Each instance is generated using an integer input parameter representing the total number of people attending the event.

Instances: Five instances were generated for each problem size, allowing me to obtain a representative sample for each level of complexity.
Solving Time: For each problem, I set a time limit of 7200 seconds (2 hours).
Evaluated Solvers: The solvers I compared were Gurobi, an industry standard, and PDLP from HiGHS, an open-source solution.

Average of variables and constraints for each dataset type based on number of attendees

📏 Metrics

To evaluate and compare the performance of different solvers, it is essential to consider not only the average solution time but also how these times vary based on the complexity of the instances and the consistency of the results.

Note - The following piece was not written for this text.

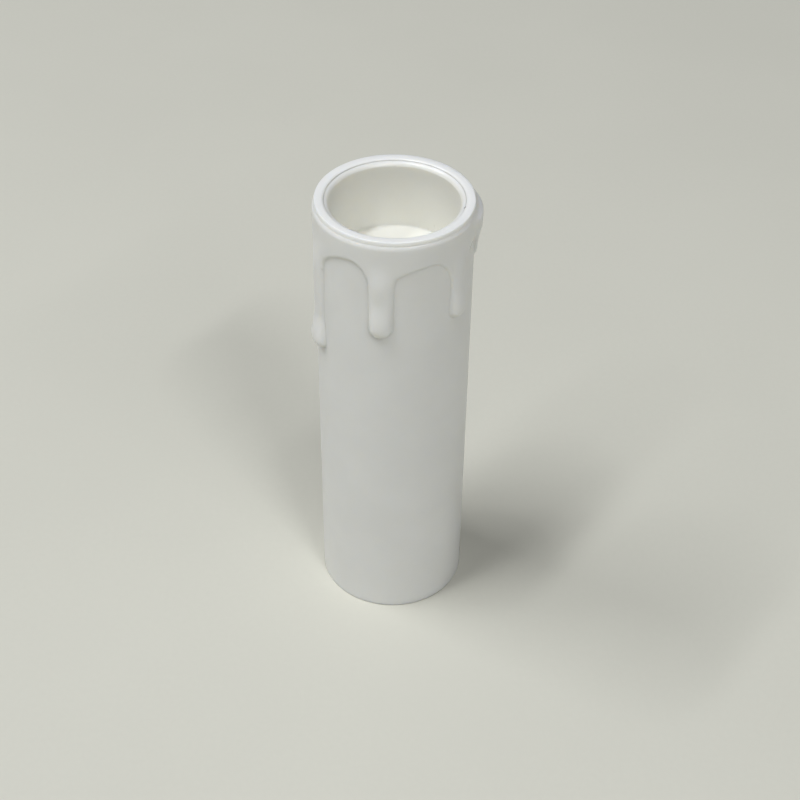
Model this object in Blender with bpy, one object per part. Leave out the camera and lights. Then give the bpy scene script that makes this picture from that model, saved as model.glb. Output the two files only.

For this reason, I aimed to consider the following metrics:

Solution time: I calculated the average time each solver took to solve each group of instances, and I also considered the standard deviation to measure the consistency of performance.
Scalability: I observed how each solver handled the increase in problem complexity as instance sizes grew.
Robustness: I looked at the varying times each solver required for problems of the same size.

🚀 Next steps

The development of SolverArena continues, and these are the next steps I have in mind:

Support for new formats: Currently, SolverArena accepts .mps files, but I plan to expand compatibility to other formats used in optimization problems, such as LP, OPL, and others. This will provide users with more flexibility when working with different types of models.
Improving parameter handling: One of the key points for efficient optimization is the proper tuning of solver parameters. I will work on better integration for parameter handling, making it easier for users to automatically adjust solver parameters without complications.
Adding new solvers: I will continue to add support for more solvers. Besides those already included, I am exploring the addition of solvers like CPLEX, GLPK, and other emerging solvers. This way, users will be able to compare performance across a wider range of tools.